MATERIAL:
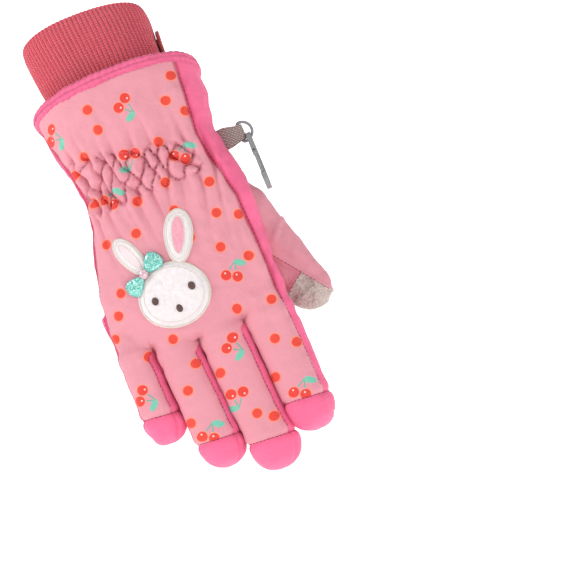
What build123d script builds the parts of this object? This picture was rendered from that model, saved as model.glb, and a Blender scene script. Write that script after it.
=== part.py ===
from build123d import *
import os
from math import cos, radians, sin, sqrt, tan

# A child's padded ski glove for the right hand, hanging with its fingers down.
# Millimetres. The origin is the centre of the knitted cuff's mouth, +Z points up along the
# forearm, +X to the thumb's side and +Y to the palm's side, so the back of the hand faces -Y.
# The glove is three layers sewn as one wall: a fabric skin, a wadding and a brushed lining.
# Each finger is a tube that hinges on the hand just below the crotches.

# ---------------------------------------------------------------- driving dimensions
SKIN = 0.8  # outer fabric
WADDING = 2.2  # insulation
LINING = 0.8  # brushed liner
DEPTHS = (0.0, SKIN, SKIN + WADDING, SKIN + WADDING + LINING)  # each layer's outer and inner face

HAND_Y = -10.0  # middle plane of the hand
CUFF_LEAN = 11.0  # the cuff leans this far towards the palm, in degrees
MOUTH_Z = -30.0  # open end of the gauntlet
ABOVE_MOUTH = 8.0  # the inner forms run this far past the mouth, so they cut it open
WRIST_Z = -76.0  # wrist hinge, just below the elastic
HAND_END_Z = -144.0  # where the hand's bag ends between the fingers
ROOTS_Z = -134.0  # the wadding round the fingers' roots is a piece of its own below this height
GAP = 0.6  # slit between two hinged bodies

# Hand cross-sections: z, middle x, width, middle y, thickness, lean in degrees
HAND_STATIONS = (
    (MOUTH_Z, 0.0, 78.0, -5.8, 56.0, CUFF_LEAN),
    (-48.0, -0.5, 75.0, -8.6, 49.0, 7.0),
    (-68.0, 0.5, 70.0, -9.8, 38.0, 3.0),
    (-90.0, 0.0, 74.0, HAND_Y, 33.0, 0.0),
    (-114.0, -3.5, 82.0, HAND_Y, 29.5, 0.0),
    (-137.0, -4.0, 84.0, HAND_Y, 25.0, 0.0),
    (HAND_END_Z, -4.0, 83.0, HAND_Y, 20.0, 0.0),
)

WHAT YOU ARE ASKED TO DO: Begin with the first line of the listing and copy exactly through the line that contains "from math import cos, radians, sin, sqrt, tan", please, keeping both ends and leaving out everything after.

FINISHED TASK:
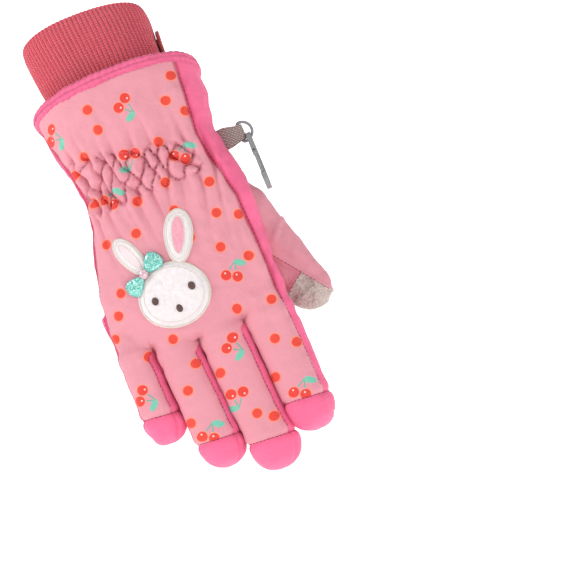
What build123d script builds the parts of this object? This picture was rendered from that model, saved as model.glb, and a Blender scene script. Write that script after it.
=== part.py ===
from build123d import *
import os
from math import cos, radians, sin, sqrt, tan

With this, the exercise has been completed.